4. Application Domains
Camera-conditioned diffusion models underpin advances across several research domains:
- Structure-Consistent Video Synthesis: Generating frame-accurate, geometrically consistent videos/sequences under prescribed camera trajectories (e.g., CamI2V, CameraCtrl II) (Zheng et al., 21 Oct 2024, He et al., 13 Mar 2025).
- Trajectory Redirection and View Synthesis: Dual-stream and context-assembly architectures enable 6-DoF trajectory redirection for monocular videos and smooth, high-fidelity interpolation across long-range, arbitrary user-specified camera motions (YU et al., 7 Mar 2025, Zhou et al., 18 Mar 2025).
- Depth and Scene Understanding: FOV-conditioned models address scale ambiguity in zero-shot metric depth estimation, outperforming specialized architectures on both indoor and outdoor datasets. Synthetic FOV augmentation during training increases generalization (Saxena et al., 2023).

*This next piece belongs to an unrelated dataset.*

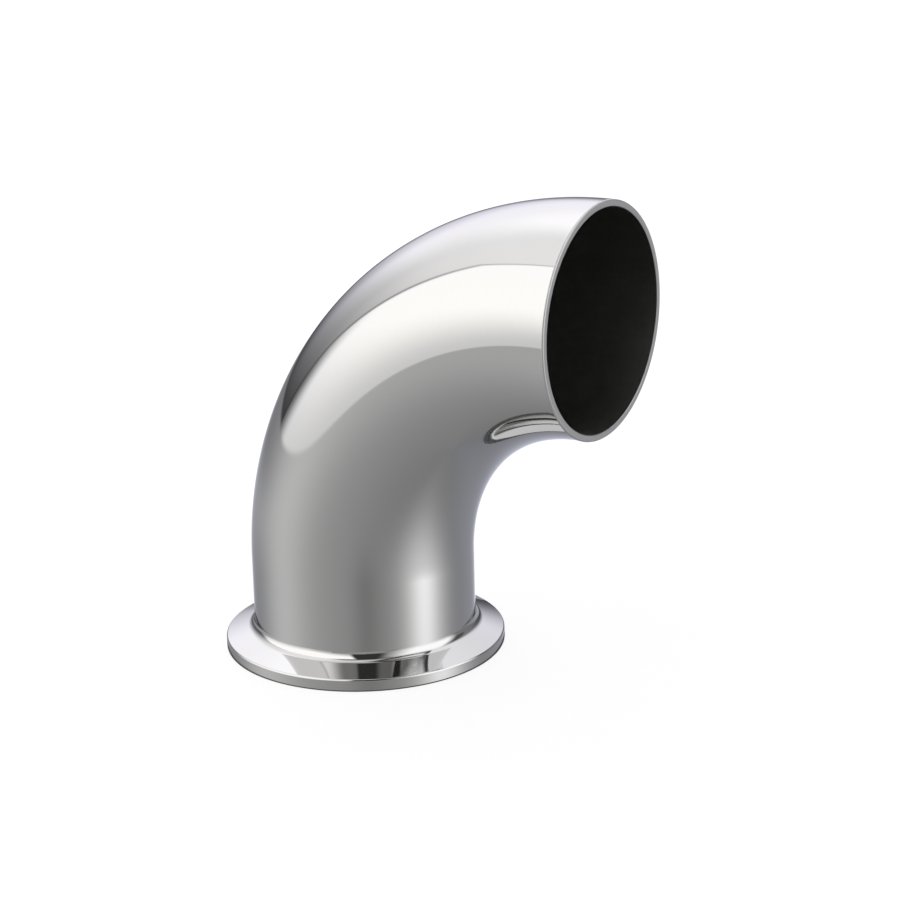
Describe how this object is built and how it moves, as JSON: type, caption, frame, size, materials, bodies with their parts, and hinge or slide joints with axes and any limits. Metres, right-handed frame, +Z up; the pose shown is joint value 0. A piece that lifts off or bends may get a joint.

- Camera Localization and Inverse Problems: Diffusion-based pose sampling and inversion provide a robust alternative to regressor-based and feature-based localization, yielding significant accuracy gains in NeRF camera pose recovery, especially in texture-deprived locales (Shrestha et al., 2023).
- Optical Geometry Manipulation: Explicit per-pixel coordinate conditioning supports generative geometry control, including fisheye, wide-angle, panoramic, and spherical rendering within a single model, with additional self-attention reweighting for accurate spatial density propagation (Voynov et al., 2023).
5. Quantitative Results and Limitations
Empirical evidence across multiple benchmarks demonstrates the efficacy of camera-conditioned diffusion models:
- CamI2V delivers a 32.96% reduction in rotational error (RotErr), 25.64% reduction in CamMC, and 20.77% reduction in translation error (TransErr) over prior CameraCtrl*, without sacrificing video quality (Zheng et al., 21 Oct 2024).
- CameraCtrl II shows FVD ≈ 70 (vs. ~200 for prior methods) and motion strength ≈ 700° (vs. ~160°), achieving low trans/rot error and high geometric/appearance consistency (>85%, >0.86) (He et al., 13 Mar 2025).
- TrajectoryCrafter attains PSNR 14.24 dB, SSIM 0.417, LPIPS 0.519 on multi-view iPhone data, significantly outperforming GCD and ViewCrafter baselines, as well as strong performance on in-the-wild monocular video metrics (YU et al., 7 Mar 2025).
- Zero-shot depth via FOV conditioning yields 25–33% error reductions in relative depth over SOTA, even under extreme distribution shifts (Saxena et al., 2023).
- ID-Pose surpasses feature- and regression-based pose estimators for sparse-view camera localization, particularly on out-of-distribution object photos (Cheng et al., 2023).
Documented limitations and open challenges include: masking coarseness at high resolution, pinhole/epipolar breakage for non-rigid or severe camera trajectories, accumulation of pose error in very long sequences, degeneracy under single-view ambiguity, and degraded quality for highly dynamic or outlier scenes.
6. Extensions and Ongoing Research Directions
Several recent and emerging directions are apparent:
- Per-pixel and metric tensor conditioning for smooth, geometry-aware rendering across arbitrary lens systems, including mode-aware attention weighting (Voynov et al., 2023).
- Hybrid, autoregressive, and multi-block training: Joint training with labeled/unlabeled data, clip-wise or block-wise autoregressive schemes, and plug-and-play sampling that accommodates arbitrary set and sequence lengths (He et al., 13 Mar 2025, Zhou et al., 18 Mar 2025).
- Unified backbones for NVS, video, and manipulation: Integration with CLIP embeddings, 3D-aware attention, and memory-augmented sampling for large-scale, temporally coherent, loopable scene exploration (Zhou et al., 18 Mar 2025).
- Generalization to out-of-domain and open-world data: Demonstrated ability to handle paintings, cartoons, outdoor landscapes, and chaotic dynamic scenarios, with explicit failure analysis for future work (Zheng et al., 21 Oct 2024, He et al., 13 Mar 2025).
Continued progress in this area is yielding models that are more robust, physically meaningful, and capable of controllable synthesis and inference across a growing range of physical camera geometries and scene types.